A further sleight-of-hand is conducted when Morrissey distances himself from the repressive brutality of the Israeli state: ‘I can’t answer for what armies do/ They are not you’. So on the one hand, the Israel of the song is apparently the Zionist ideal, not the actually-existing Israeli state. But then he identifies with the abused pariah state: ‘they who reign abuse upon you/They are jealous of you as well/Love yourself as you should, Israel’. This is rather like Tories dismissing socialism as ‘the politics of envy’. Do the Palestinian people not have every right to feel aggrieved at their dispossession? The Israel told to ‘love yourself’ is not just the bearer of an emancipatory ideal, but the target of international criticism, presumably the present state of Israel.
Morrissey’s ill-informed panegyric to Israel misses that many of those inspired by a socialist Zionist vision to create the nation sought reconciliation and dialogue between Arabs and Jews. For Morrissey, the legitimate demands of Arab and Muslim opinion in the region are denied, and millions of people only represented as dark impersonal forces, motivated by hate and jealousy. It’s a deeply racist and reactionary line of thought. Perhaps life in California gave him too much time to watch Fox News?
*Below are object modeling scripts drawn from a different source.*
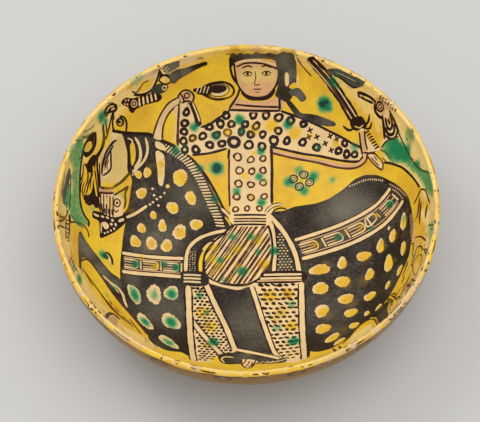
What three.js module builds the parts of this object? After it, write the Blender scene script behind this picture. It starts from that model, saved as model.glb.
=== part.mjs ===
// A wide pottery bowl with a low foot, thrown on a wheel and fired in one piece.
// Units are millimetres, +Z is up and the origin is on the surface that the foot stands on,
// below the middle of the bowl.
import * as THREE from 'three';

// Driving dimensions
const rimDiameter = 380;
const bowlHeight = 114;
const lipThickness = 5.6;
const wallThickness = 8.5;
const lipTaperDepth = 45;
const footDiameter = 152;
const footHeight = 6.5;
const footRingWidth = 15;
const footRecess = 2.5;
const footEdgeRadius = 1.6;

// The wall's outer curve: a higher belly power gives a flatter floor and a fuller shoulder,
// and a higher wall power makes the top of the wall more upright.
const bellyPower = 3.2;
const wallPower = 1.8;

// How far the rim has pulled out of round in drying and firing, and the direction of its long way
const rimWarp = 1.1;
const warpLobes = 2;
const warpBearing = THREE.MathUtils.degToRad(68);

// Fineness of the mesh
const bodySteps = 18;
const lipSteps = 6;
const footEdgeSteps = 2;
const roundSteps = 80;

const rimRadius = rimDiameter / 2;
const footRadius = footDiameter / 2;
const lipRadius = lipThickness / 2;
const lipCentreHeight = bowlHeight - lipRadius;
const bodyDepth = lipCentreHeight - footHeight;

// Height of the outer curve at a radius, and the radius at which it has a given height
function bodyHeight(radius) {
  const inward = Math.max(0, 1 - (radius / rimRadius) ** bellyPower);
  return lipCentreHeight - bodyDepth * inward ** (1 / wallPower);
}

function bodyRadius(height) {
  const down = (lipCentreHeight - height) / bodyDepth;
  return rimRadius * Math.max(0, 1 - down ** wallPower) ** (1 / bellyPower);
}

// Points of the outer curve from the axis to the lip, closer together where it turns up
function bodyPoint(share) {
  const turn = share * Math.PI / 2;
  const height = lipCentreHeight - bodyDepth * Math.cos(turn) ** (2 / wallPower);
  return new THREE.Vector2(bodyRadius(height), height);
}

function bodyNormal(share) {
  const step = 1e-4;
  const before = bodyPoint(Math.max(0, share - step));
  const after = bodyPoint(Math.min(1, share + step));
  const along = after.sub(before).normalize();
  return new THREE.Vector2(-along.y, along.x);
}

// The wall is thinnest at the lip and reaches its full thickness below the taper
function thicknessAt(height) {
  const taper = THREE.MathUtils.smoothstep(lipCentreHeight - height, 0, lipTaperDepth);
  return THREE.MathUtils.lerp(lipThickness, wallThickness, taper);
}

function outerWall() {
  const points = [];
  for (let step = 0; step <= bodySteps; step += 1) {
    const point = bodyPoint(step / bodySteps);
    if (point.x > footRadius + footEdgeRadius) {
      points.push(point);
    }
  }
  return points;
}

function innerWall() {
  const points = [];
  for (let step = bodySteps; step > 0; step -= 1) {
    const share = step / bodySteps;
    const point = bodyPoint(share);
    points.push(point.addScaledVector(bodyNormal(share), thicknessAt(point.y)));
  }
  points.push(new THREE.Vector2(0, footHeight + wallThickness));
  return points;
}

// The rounded lip joins the two walls across the top
function lip() {
  const points = [];
  for (let step = 1; step < lipSteps; step += 1) {
    const turn = Math.PI * step / lipSteps;
    points.push(new THREE.Vector2(
      rimRadius - lipRadius + lipRadius * Math.cos(turn),
      lipCentreHeight + lipRadius * Math.sin(turn),
    ));
  }
  return points;
}

// The underside is a flat ring around a slightly sunk middle, with a softened outer edge
function foot() {
  const ringInner = footRadius - footRingWidth;
  const points = [
    new THREE.Vector2(0, footRecess),
    new THREE.Vector2(ringInner - footRecess, footRecess),
    new THREE.Vector2(ringInner, 0),
  ];
  for (let step = 0; step <= footEdgeSteps; step += 1) {
    const turn = Math.PI / 2 * step / footEdgeSteps;
    points.push(new THREE.Vector2(
      footRadius - footEdgeRadius + footEdgeRadius * Math.sin(turn),
      footEdgeRadius - footEdgeRadius * Math.cos(turn),
    ));
  }
  points.push(new THREE.Vector2(footRadius, bodyHeight(footRadius)));
  return points;
}

// Pull the round bowl gently out of round, most at the rim and not at all at the foot
function warp(geometry) {
  const position = geometry.attributes.position;
  for (let index = 0; index < position.count; index += 1) {
    const x = position.getX(index);
    const y = position.getY(index);
    const radius = Math.hypot(x, y);
    const bearing = Math.atan2(y, x) - warpBearing;
    const lift = Math.max(0, (radius - footRadius) / (rimRadius - footRadius));
    const pull = 1 + rimWarp / rimRadius * lift * Math.cos(warpLobes * bearing);
    position.setXYZ(index, x * pull, y * pull, position.getZ(index));
  }
  return geometry;
}

function makeBowl() {
  const profile = [...foot(), ...outerWall(), ...lip(), ...innerWall()];
  const geometry = new THREE.LatheGeometry(profile, roundSteps);
  geometry.rotateX(Math.PI / 2);
  const glaze = new THREE.MeshStandardMaterial({ color: '#d9a826', roughness: 0.28, metalness: 0 });
  const bowl = new THREE.Mesh(warp(geometry), glaze);
  bowl.name = 'bowl';
  return bowl;
}

const model = new THREE.Group();
model.add(makeBowl());

export default model;
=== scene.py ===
# Painted pottery bowl: one closed mesh of fired clay. The painting is drawn as shapes on the inside of
# the bowl laid out flat, in millimetres from its middle, with u to the right and v up, and the mesh
# follows every painted outline.
import math
from types import SimpleNamespace

import bpy
import numpy as np
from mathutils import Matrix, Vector
from mathutils.geometry import delaunay_2d_cdt


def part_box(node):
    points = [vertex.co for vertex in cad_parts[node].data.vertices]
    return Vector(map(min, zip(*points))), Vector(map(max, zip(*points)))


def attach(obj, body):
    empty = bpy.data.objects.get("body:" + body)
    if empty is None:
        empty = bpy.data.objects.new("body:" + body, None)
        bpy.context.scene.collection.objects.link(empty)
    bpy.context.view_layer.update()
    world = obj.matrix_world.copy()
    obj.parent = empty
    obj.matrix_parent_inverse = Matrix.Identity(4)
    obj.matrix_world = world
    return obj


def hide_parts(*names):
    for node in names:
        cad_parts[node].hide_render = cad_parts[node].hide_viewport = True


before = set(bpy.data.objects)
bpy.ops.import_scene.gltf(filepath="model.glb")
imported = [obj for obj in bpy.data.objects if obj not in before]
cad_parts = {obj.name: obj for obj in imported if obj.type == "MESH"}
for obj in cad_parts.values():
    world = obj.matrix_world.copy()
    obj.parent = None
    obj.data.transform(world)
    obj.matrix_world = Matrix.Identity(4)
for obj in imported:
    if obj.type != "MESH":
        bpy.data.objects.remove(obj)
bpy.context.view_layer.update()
mm = 0.001
hand = np.random.default_rng(11)

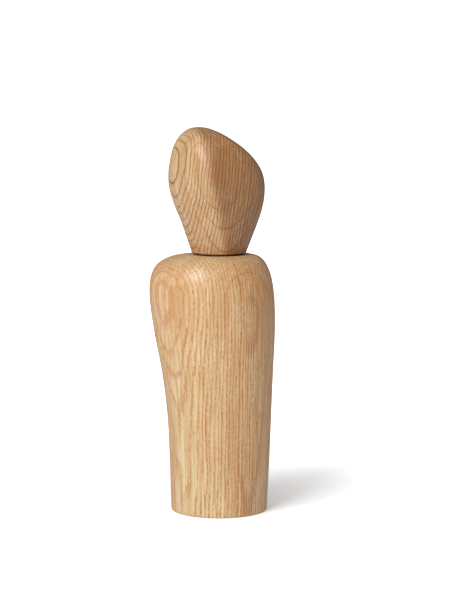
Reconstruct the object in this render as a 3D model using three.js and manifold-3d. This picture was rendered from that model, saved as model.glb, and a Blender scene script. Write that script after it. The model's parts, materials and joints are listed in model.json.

It wouldn’t come as much of a surprise given how readily he regurgitates the most lazy reaction spewed from such outlets; most recently coming under fire for defending notorious abusers Harvey Weinstein and Kevin Spacey. His paint-by-numbers ethnonationalism was quoted by Tommy Robinson, former leader of the EDL.
Morrissey’s image is a hollowed out version of working-class culture, which, wedded to a ethno-nostalgic idea of the white working class, quickly collapses into reaction – particularly fuelled by Morrissey’s millions. Perhaps this wasn’t a fall from grace, but simply a sloughing off of the image of a rager-against-the-machine, an image that was no longer useful.‘I’m non-political, I always have been,’ he said in a recent interview, ‘I’ve never voted in my life.’ But the man’s private convictions weren’t always what mattered: of more importance was how much he meant to working class kids who saw in him a role model for rebellion, for art that was spiky, verbose, who wouldn’t be told no.
I was once the kind of fan who can remember an old Morrissey B-side, ‘Get Off the Stage’, which evoked a singer who had outlasted his welcome and turned into an embarrassment: “Oh, you silly old man/You silly old man/You’re making a fool of yourself/So get off the stage’. I never thought the day would come that I wished Morrissey would heed his own advice. But sadly it has.